WRITTEN PROBLEM: Each line from the beginning of the data below through the line containing "RACE_CONFORMITY = 0.525" should be repeated exactly, please.

GIVEN DATA:
==============================

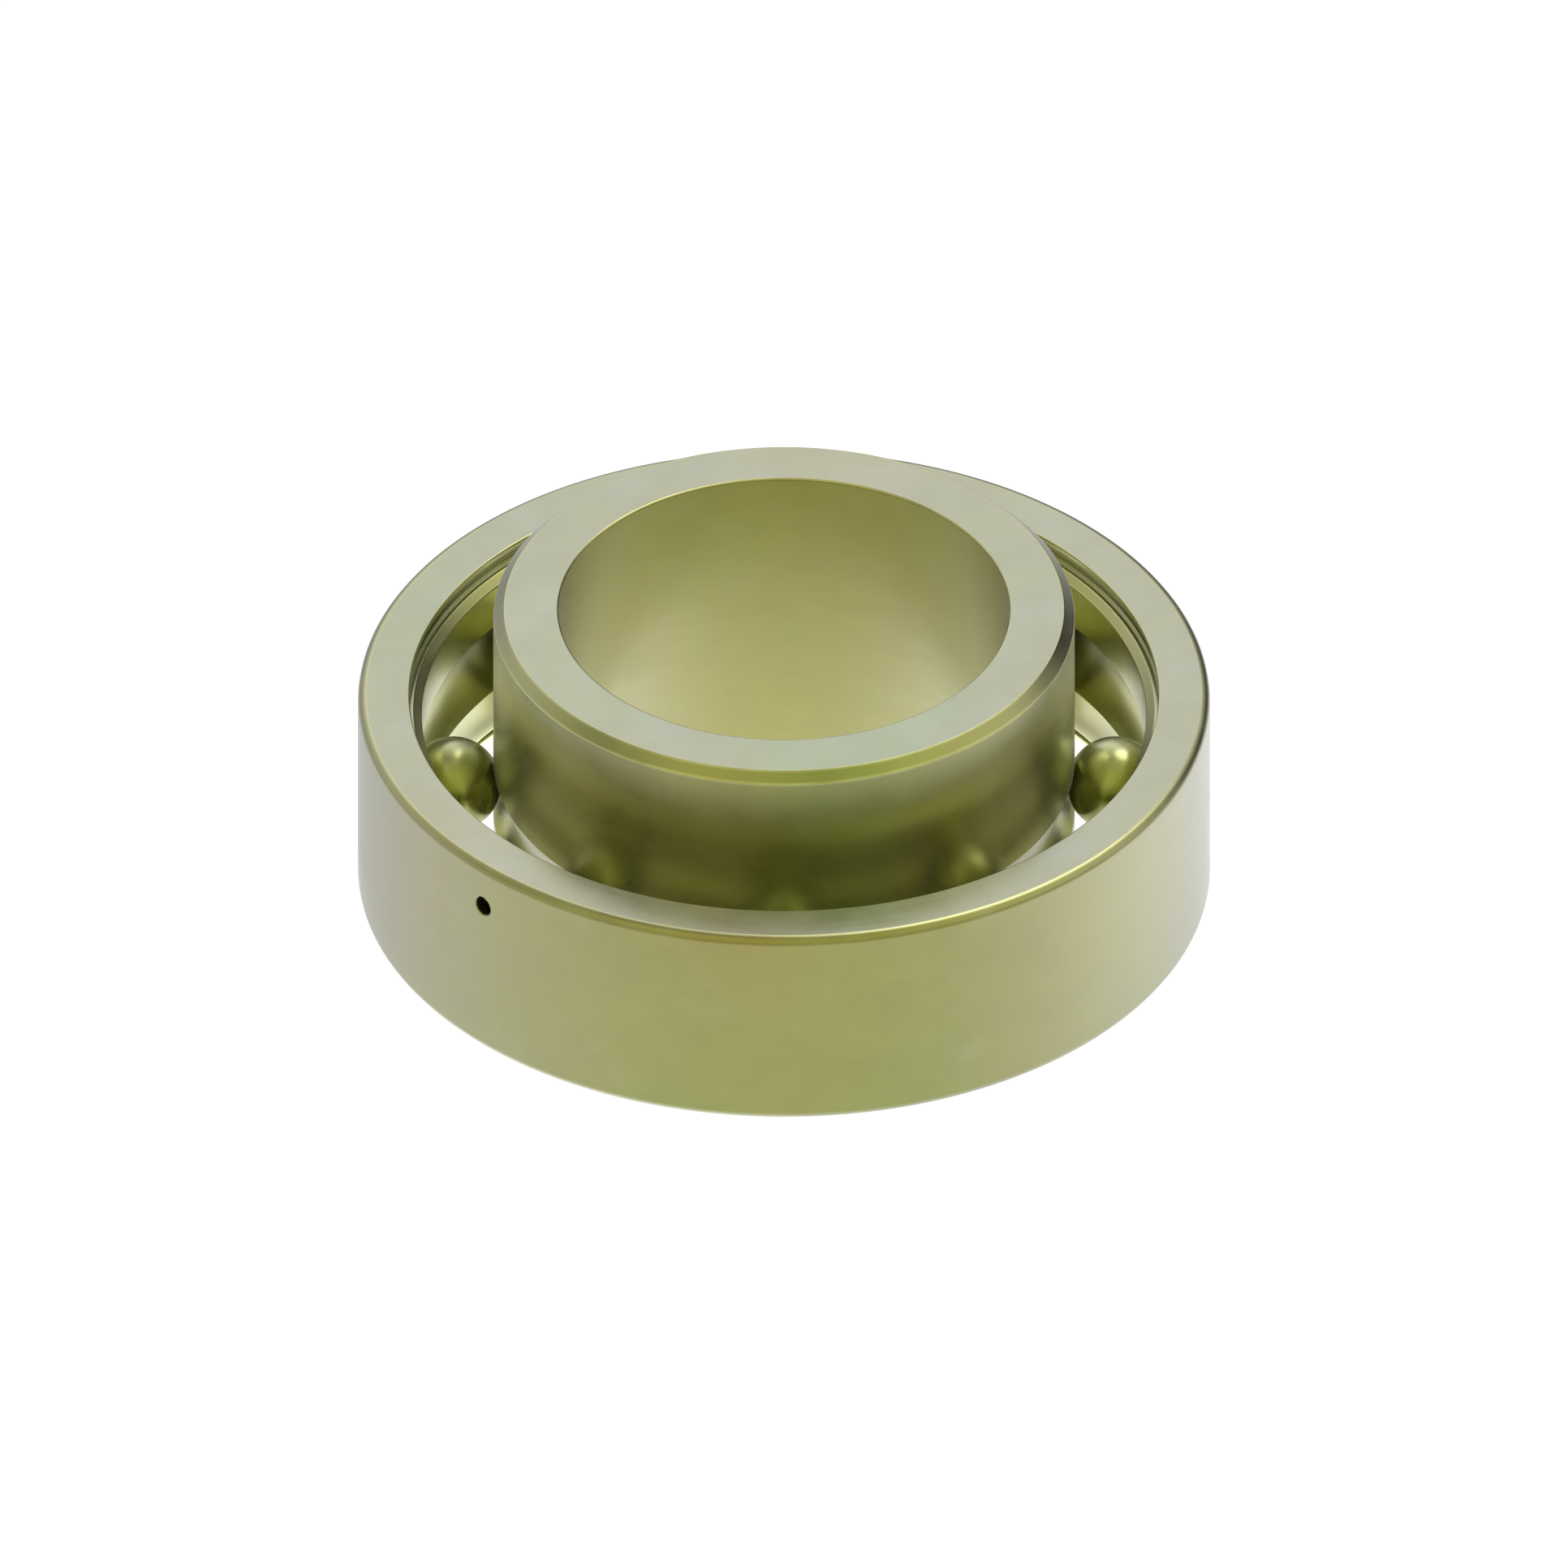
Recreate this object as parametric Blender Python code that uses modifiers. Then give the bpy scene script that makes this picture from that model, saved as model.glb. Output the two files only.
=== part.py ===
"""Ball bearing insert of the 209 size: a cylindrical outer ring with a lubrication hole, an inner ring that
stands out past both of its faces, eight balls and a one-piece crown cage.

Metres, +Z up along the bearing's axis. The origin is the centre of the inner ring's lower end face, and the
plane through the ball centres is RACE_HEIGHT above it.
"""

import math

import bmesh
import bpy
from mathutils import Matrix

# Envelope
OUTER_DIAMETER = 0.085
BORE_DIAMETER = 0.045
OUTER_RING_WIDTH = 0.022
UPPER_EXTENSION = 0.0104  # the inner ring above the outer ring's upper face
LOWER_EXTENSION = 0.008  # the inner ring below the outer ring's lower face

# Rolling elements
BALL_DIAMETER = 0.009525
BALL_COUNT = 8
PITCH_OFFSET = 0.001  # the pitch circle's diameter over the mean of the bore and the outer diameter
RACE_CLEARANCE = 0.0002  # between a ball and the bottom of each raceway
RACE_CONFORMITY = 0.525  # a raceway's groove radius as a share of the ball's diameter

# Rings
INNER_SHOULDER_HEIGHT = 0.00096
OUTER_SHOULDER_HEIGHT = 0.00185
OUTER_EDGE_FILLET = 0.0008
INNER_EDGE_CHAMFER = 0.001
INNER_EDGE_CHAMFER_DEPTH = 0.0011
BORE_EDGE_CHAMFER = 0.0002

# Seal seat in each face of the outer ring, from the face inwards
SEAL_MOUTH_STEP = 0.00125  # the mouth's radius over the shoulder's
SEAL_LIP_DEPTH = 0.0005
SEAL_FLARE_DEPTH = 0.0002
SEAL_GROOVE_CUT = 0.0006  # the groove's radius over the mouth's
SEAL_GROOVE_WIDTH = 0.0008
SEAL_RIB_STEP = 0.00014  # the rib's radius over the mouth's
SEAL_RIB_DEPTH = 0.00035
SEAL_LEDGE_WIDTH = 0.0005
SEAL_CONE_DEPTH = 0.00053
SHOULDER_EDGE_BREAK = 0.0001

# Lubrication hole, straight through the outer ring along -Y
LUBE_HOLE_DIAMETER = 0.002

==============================

THE ANSWER:
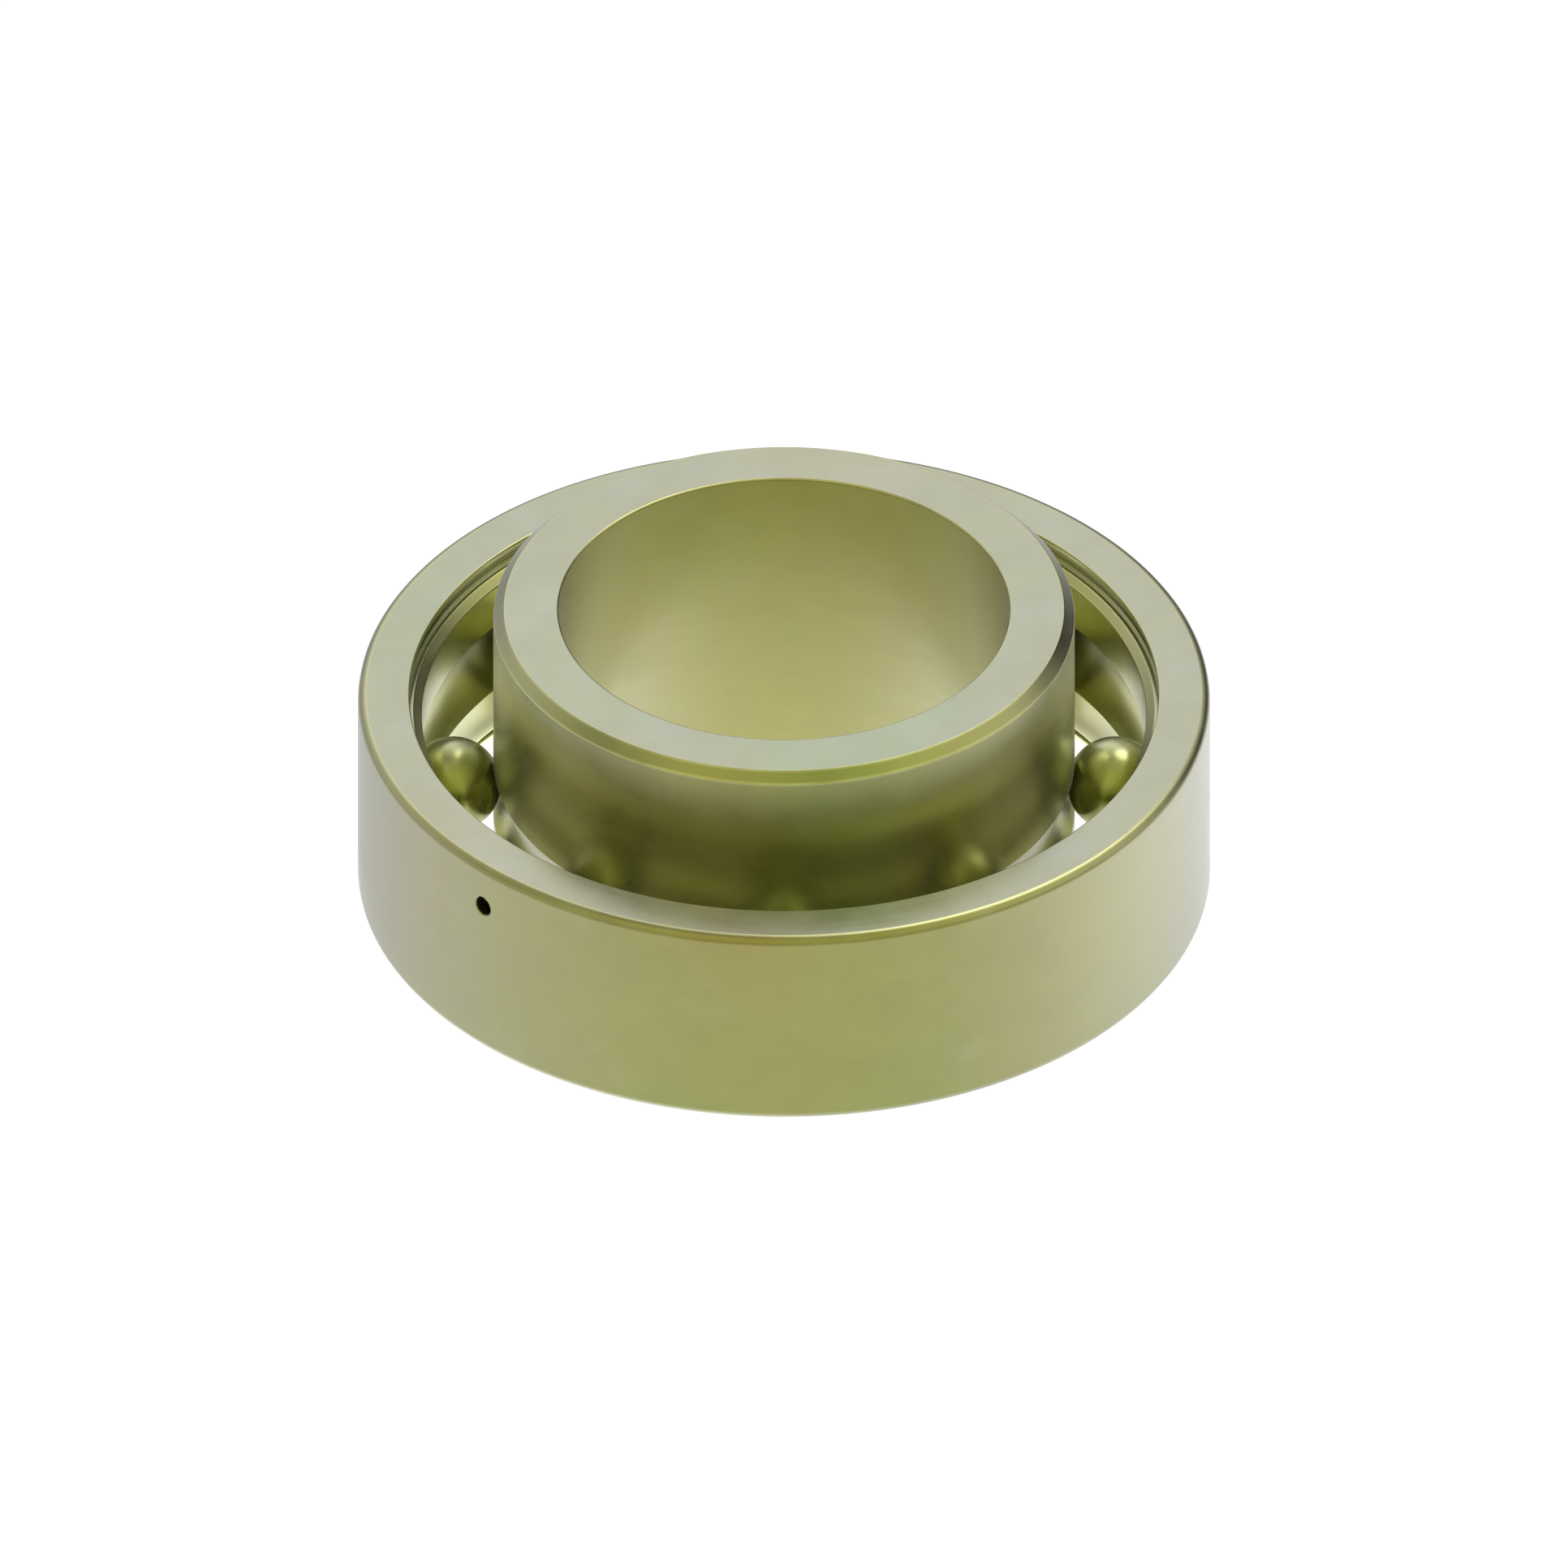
Recreate this object as parametric Blender Python code that uses modifiers. Then give the bpy scene script that makes this picture from that model, saved as model.glb. Output the two files only.
=== part.py ===
"""Ball bearing insert of the 209 size: a cylindrical outer ring with a lubrication hole, an inner ring that
stands out past both of its faces, eight balls and a one-piece crown cage.

Metres, +Z up along the bearing's axis. The origin is the centre of the inner ring's lower end face, and the
plane through the ball centres is RACE_HEIGHT above it.
"""

import math

import bmesh
import bpy
from mathutils import Matrix

# Envelope
OUTER_DIAMETER = 0.085
BORE_DIAMETER = 0.045
OUTER_RING_WIDTH = 0.022
UPPER_EXTENSION = 0.0104  # the inner ring above the outer ring's upper face
LOWER_EXTENSION = 0.008  # the inner ring below the outer ring's lower face

# Rolling elements
BALL_DIAMETER = 0.009525
BALL_COUNT = 8
PITCH_OFFSET = 0.001  # the pitch circle's diameter over the mean of the bore and the outer diameter
RACE_CLEARANCE = 0.0002  # between a ball and the bottom of each raceway
RACE_CONFORMITY = 0.525  # a raceway's groove radius as a share of the ball's diameter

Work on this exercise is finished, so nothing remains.